# Will my old NIE still exist



## jusser72 (Sep 23, 2018)

Hi , my wife and i lived in Tenerife for some time and had NIE numbers. We moved back to the uk 10years ago but are now looking to return to Spain. Will our old NIE still exist or do we have to re aplly once again?


----------



## Overandout (Nov 10, 2012)

The NIE, which is a number, will stay with you for life. But you will have to apply to register on the list of EU nationals when you arrive.


----------



## jusser72 (Sep 23, 2018)

Ok thats good to know, any idea how to find out where to get the number again? The nie card is long since lost.


----------



## suiko (Dec 7, 2015)

I did this a couple of years ago, having got one 25 years ago in a different region/autonomía. Not sure it was any quicker/easier than getting a new NIE, but of course there is a computer record of old NIEs.


----------



## Pesky Wesky (May 10, 2009)

suiko said:


> I did this a couple of years ago, having got one 25 years ago in a different region/autonomía. Not sure it was any quicker/easier than getting a new NIE, but of course there is a computer record of old NIEs.


It might not be quicker or easier, but it's what you have to do otherwise you end up with 2 numbers. The system will detect this sooner or later (probably from the moment you try to get a new one, but maybe not) and I dread to think of the problems that could cause within Spanish bureaucracy


----------



## kaipa (Aug 3, 2013)

If you had a property it will be in the deeds or on any other official paper. Even old bills etc


----------



## baldilocks (Mar 7, 2010)

Pesky Wesky said:


> It might not be quicker or easier, but it's what you have to do otherwise you end up with 2 numbers. The system will detect this sooner or later (probably from the moment you try to get a new one, but maybe not) and I dread to think of the problems that could cause within Spanish bureaucracy


The funcionario in the [banned] video of the Foreigners' office comes to mind...


----------



## xabiaxica (Jun 23, 2009)

baldilocks said:


> The funcionario in the [banned] video of the Foreigners' office comes to mind...


It isn't banned... we all just got sick of it when it was posted 5 times a day for several weeks!


----------



## baldilocks (Mar 7, 2010)

xabiachica said:


> It isn't banned... we all just got sick of it when it was posted 5 times a day for several weeks!


I like it. It shows a girl puncturing a pompous over-inflated male ego. Go Girl!


----------



## Nomoss (Nov 25, 2016)

Our daughter applied for something or other at the police station, back in Spain after some years' absence, and her old NIE had appeared on the paperwork when she returned to collect it.


----------



## Megsmum (Sep 9, 2012)

When we applied for our residency they policemen ran a check to make sure we had no previous NIE numbers


----------



## Juan C (Sep 4, 2017)

Whilst your NIE will still exist if you are British then your passport number will have changed if you have renewed it since you obtained the NIE.

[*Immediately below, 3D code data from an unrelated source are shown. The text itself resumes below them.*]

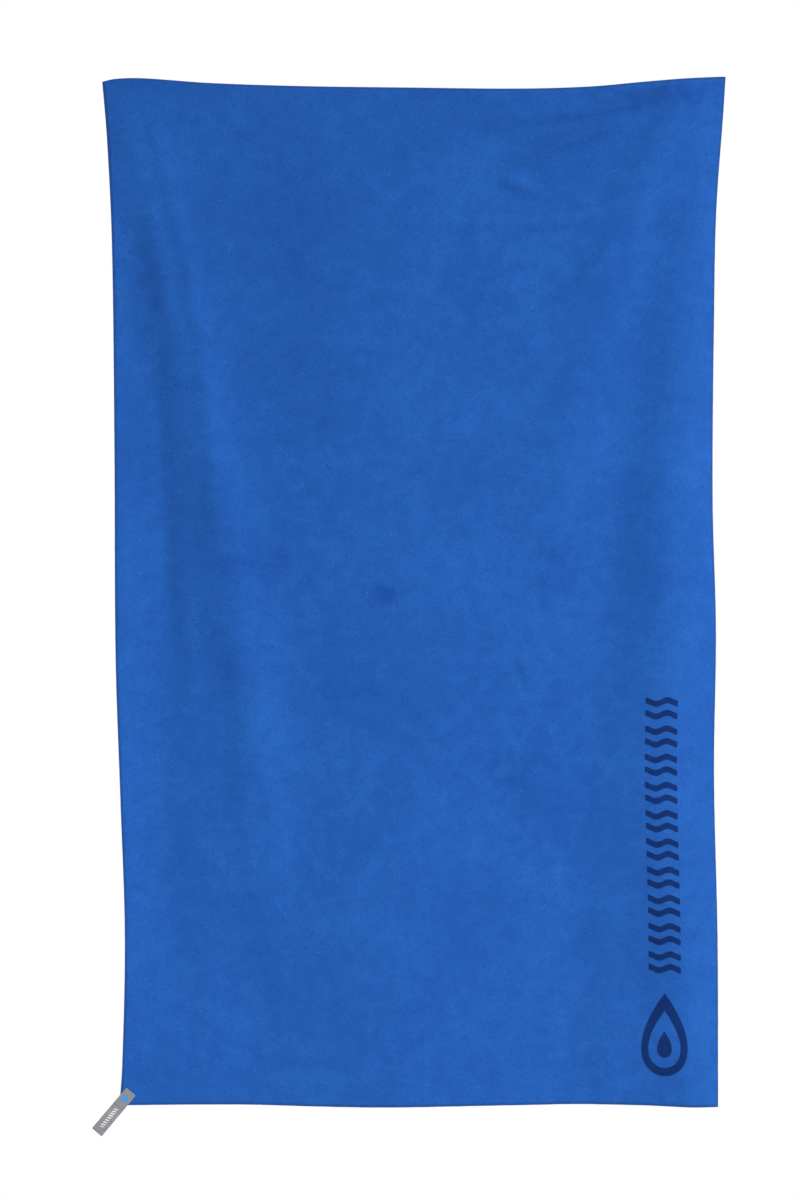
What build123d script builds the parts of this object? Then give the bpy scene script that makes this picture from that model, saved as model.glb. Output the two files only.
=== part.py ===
from build123d import *
from math import cos, exp, hypot, radians, sin
import os

# A large suede-microfibre travel towel, cut 900 x 1500 mm flat, hanging at full width from two
# grips on its top edge, with a ribbon hanging loop across its bottom left corner and a care label
# behind its top edge.
# Frame: the origin is midway between the two grips, on the top edge. +X runs to the right of
# somebody facing the towel, +Z is up, and the front of the towel faces -Y. Sizes are in mm.

# The four edges of the hanging towel. The top edge sags between its grips at x = -400 and 400,
# and the sides draw in below the top corners because the cloth falls into folds.
TOP_EDGE = [(-457, -5), (-438, -1), (-400, 0), (-300, -7), (-150, -12), (0, -14), (150, -15),
            (250, -12), (330, -5), (400, 0), (447, 3)]                    # (x, z)
BOTTOM_EDGE = [(-432, -1489), (-300, -1488), (-50, -1491), (260, -1488), (436, -1492)]  # (x, z)
LEFT_EDGE = [(-5, -457), (-90, -450), (-240, -443), (-530, -439), (-840, -437),
             (-1050, -430), (-1240, -424), (-1430, -428), (-1489, -432)]  # (z, x)
RIGHT_EDGE = [(3, 447), (-50, 444), (-190, 434), (-330, 431), (-610, 429), (-800, 434),
              (-1010, 431), (-1250, 436), (-1492, 436)]                   # (z, x)

# Folds that run down the cloth: x at the top, half way down and at the bottom, half width, and how
# far the fold stands towards the front at the top, half way down and at the bottom.
FOLDS = [
    (-475, -452, -452, 45, -4, 8, 2),     # left margin, turned forward
    (-420, -385, -350, 36, -2, -5, -6),
    (-440, -268, -200, 38, 4, 10, 0),     # sweeps in from the left grip
    (-250, -180, -258, 50, 0, -2, -8),
    (-60, -50, -52, 115, 5, 5, 8),        # broad middle
    (385, 165, 60, 36, 11, 1, 0),         # sweeps in from the right grip
    (400, 270, 225, 46, -1, -7, -5),
    (440, 360, 400, 44, 4, 8, 10),
    (478, 465, 462, 52, -22, -21, -10),   # right margin, turned back
]
FOLD_AT_EDGE = 0.35      # share of a fold's depth that the taut top edge still shows
FOLD_GROWTH = 60.0       # drop over which a fold grows from that share to its full depth
CORNER = (-432, -1489)   # bottom left, held flat by the ribbon sewn to it
CORNER_FLAT = 90.0       # out to this distance from the corner there is no fold at all
CORNER_BLEND = 300.0     # from this distance on the folds have their full depth

# Cloth and the overlocked thread along its edges
CLOTH_THICKNESS = 0.8
EDGING_WIDTH = 3.0
EDGING_THICKNESS = 1.2
EDGING_OVERHANG = 0.4
EDGING_END_GAP = 0.3

# Hanging loop: a woven ribbon folded in half, its ends sewn to the two faces of the corner
RIBBON_WIDTH = 18.0
RIBBON_THICKNESS = 0.6
LOOP_TILT = 50.0         # degrees below horizontal
SEWN_LENGTH = 26.0
SEWN_CORNER_RADIUS = 2.0
HINGE_GAP = 4.2          # from the sewn ends to the line where the ribbon flexes
LOOP_LENGTH = 47.0       # from that line to the folded end
LOOP_GAP = 5.4           # between the ribbon's two legs, at the widest
LEGS_MEET = 6.6          # past the flex line
LEGS_APART = 20.0
LEG_BEND_RADIUS = 40.0
FOLD_RADIUS = 2.4
LAY_CLEARANCE = 0.1

# Lockstitches that tack the ribbon down: a box round its sewn end and a bar across the middle
THREAD = 0.4
STITCH_PITCH = 2.8
STITCH_GAP = 0.7
TACK_INSET = 2.6
TACK_LENGTH = 16.8       # along the ribbon
TACK_WIDTH = 11.2        # across the ribbon

# Care label: folded satin tape, its top end caught under the top edging, on the back
LABEL_X = 60.0
LABEL_WIDTH = 25.0
LABEL_LENGTH = 40.0
LABEL_THICKNESS = 0.3
LABEL_END_TOP = 0.5      # below the towel's top edge
LABEL_END_BOTTOM = 6.0
LABEL_HINGE_GAP = 0.8
LABEL_CLEARANCE = 0.5

# Points across and down the cloth through which its smooth surface is fitted
COLUMNS = 61
ROWS = 31
SURFACE_TOLERANCE = 0.1


def through(points, t):
    """Cubic Hermite curve through (t, value) points in either order of t.

    Each point's slope is that of the line joining its two neighbours.
    """
    points = sorted(points)
    t = min(max(t, points[0][0]), points[-1][0])
    last = len(points) - 1
    slopes = []
    for i in range(last + 1):
        before = points[max(i - 1, 0)]
        after = points[min(i + 1, last)]
        slopes.append((after[1] - before[1]) / (after[0] - before[0]))
    i = 0
    while i < last - 1 and t > points[i + 1][0]:
        i += 1
    span = points[i + 1][0] - points[i][0]
    s = (t - points[i][0]) / span
    return ((2 * s**3 - 3 * s**2 + 1) * points[i][1] + (3 * s**2 - 2 * s**3) * points[i + 1][1]
            + ((s**3 - 2 * s**2 + s) * slopes[i] + (s**3 - s**2) * slopes[i + 1]) * span)


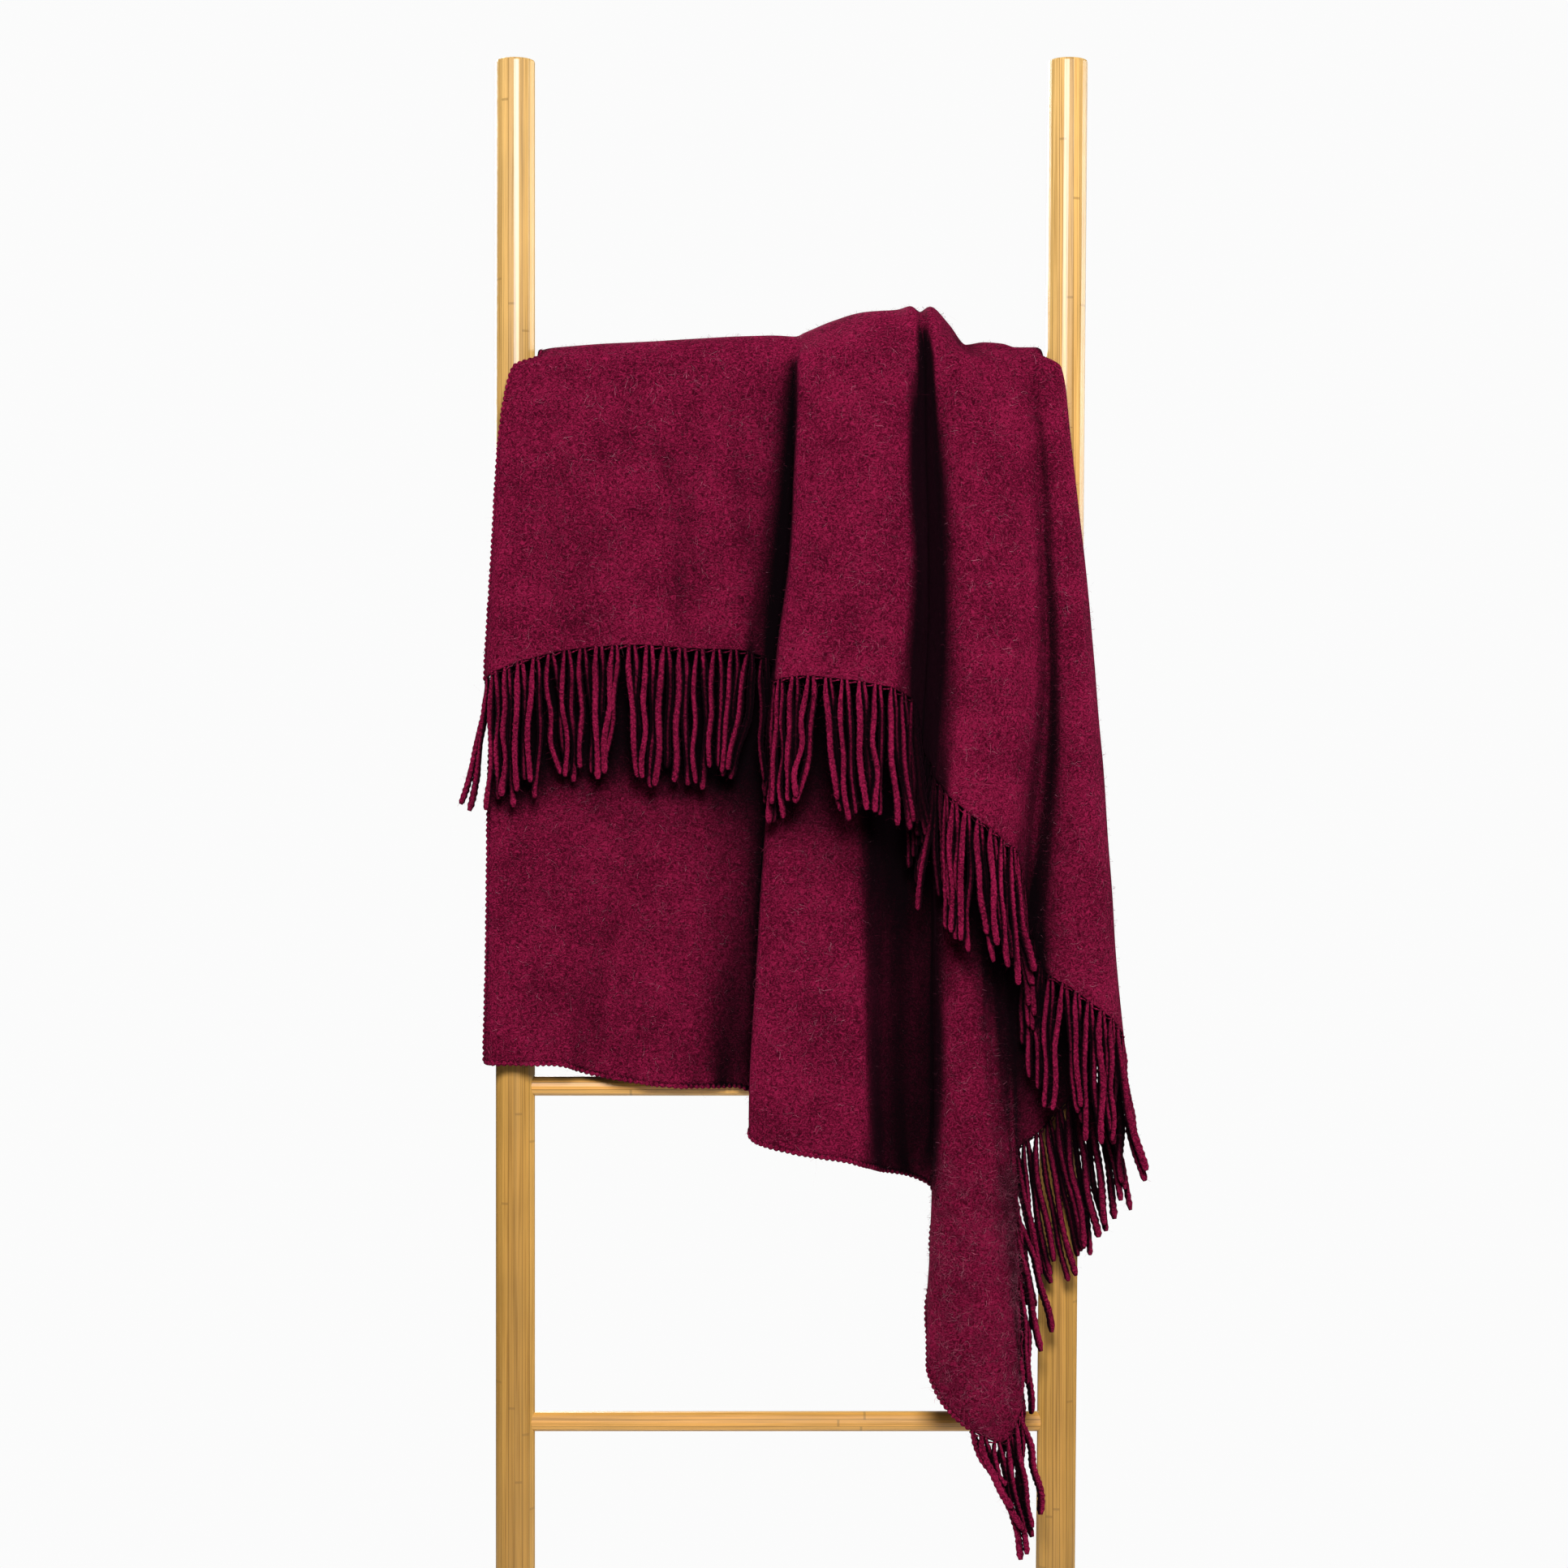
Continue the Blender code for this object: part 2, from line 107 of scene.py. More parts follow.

If you cannot find the number I can see a real problem how with just your name and date of birth they can be sure of identifying you. 

If you were non EU then they would have your fingerprints on record but with just an NIE that will not apply

If all else to trace it fails, I think you may just have to start again and get a new number 

Good luck. Juan


----------



## Pesky Wesky (May 10, 2009)

Juan C said:


> Whilst your NIE will still exist if you are British then your passport number will have changed if you have renewed it since you obtained the NIE.
> 
> If you cannot find the number I can see a real problem how with just your name and date of birth they can be sure of identifying you.
> 
> ...


I think you are mistaken JC. As others have said and given examples, using your name and DOB and possibly former address if it is known, they will find you. Why wouldn't they? For example Margaret Bleadon DOB 28th Sept 1988, last lived in the area of Denia...Why wouldn't they be able to track down that person's NIE?


----------



## Overandout (Nov 10, 2012)

Juan C said:


> If you were non EU then they would have your fingerprints on record but with just an NIE that will not apply


Really? Only non-EU's get finger-printed now? I had mine taken for my first resident's card when I arrived, so probbaly the OP would have also.


----------



## Stewc19 (Oct 24, 2018)

I moved back to Spain a month ago having lived in Spain 10yrs ago. My previous passport had been renewed. Went to the police station and they found my old NIE number and it is valid. There should be no issues.


----------



## Isobella (Oct 16, 2014)

I have had my NIE number since the 1980,s and still valid...well it was last year.


----------



## snikpoh (Nov 19, 2007)

Overandout said:


> Really? Only non-EU's get finger-printed now? I had mine taken for my first resident's card when I arrived, so probbaly the OP would have also.


Yes, for many years now (since 2006?) they haven't taken the fingerprints of EU citizens .


----------